Aleksandar M. Lukić (born 1964) is a Serbian stained glass and kiln-formed glass artist based in Subotica. He has been a member of the Association of Visual Artists of Applied Arts and Designers of Vojvodina (UPIDIV) since 2008 and the Association of Visual Artists of Applied Arts and Designers of Serbia (ULUPUDS) since 2018.

== Career ==

Lukić works primarily in stained glass and kiln-formed glass techniques. His work has been exhibited internationally, including at the Smithsonian Institution in Washington, D.C. (2016), and with the Contemporary Glass Society in the United Kingdom.

He has completed commissions for religious architecture throughout Serbia and internationally, including stained glass installations in Orthodox churches.

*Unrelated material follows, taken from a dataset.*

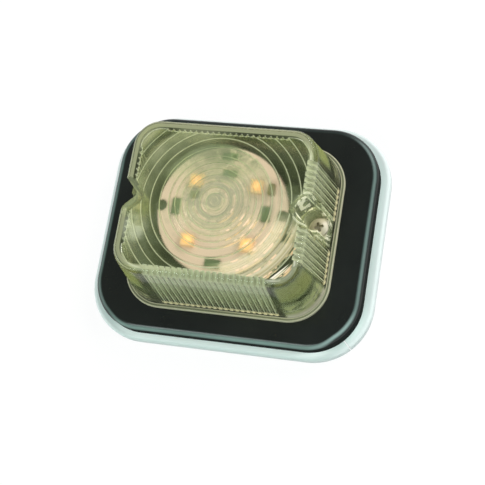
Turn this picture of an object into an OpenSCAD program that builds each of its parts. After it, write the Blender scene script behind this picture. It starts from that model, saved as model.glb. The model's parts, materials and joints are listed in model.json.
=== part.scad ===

In 2010, his work was featured in the book Creative Glass, published by Schiffer Publishing in the United States. His work is recognized by Homo Faber, an initiative by the Michelangelo Foundation for Creativity and Craftsmanship.

== Exhibitions ==

Lukić has exhibited at the Smithsonian Institution in Washington, D.C. (2016), and participated in exhibitions with the Contemporary Glass Society in the United Kingdom (2021, 2023), and the International Glass Biennial in Sofia, Bulgaria (2023).

He has also held solo exhibitions at museums in Serbia, including the National Museum in Užice (2015), National Museum in Pančevo (2014), and RTS Gallery in Belgrade (2018, 2022).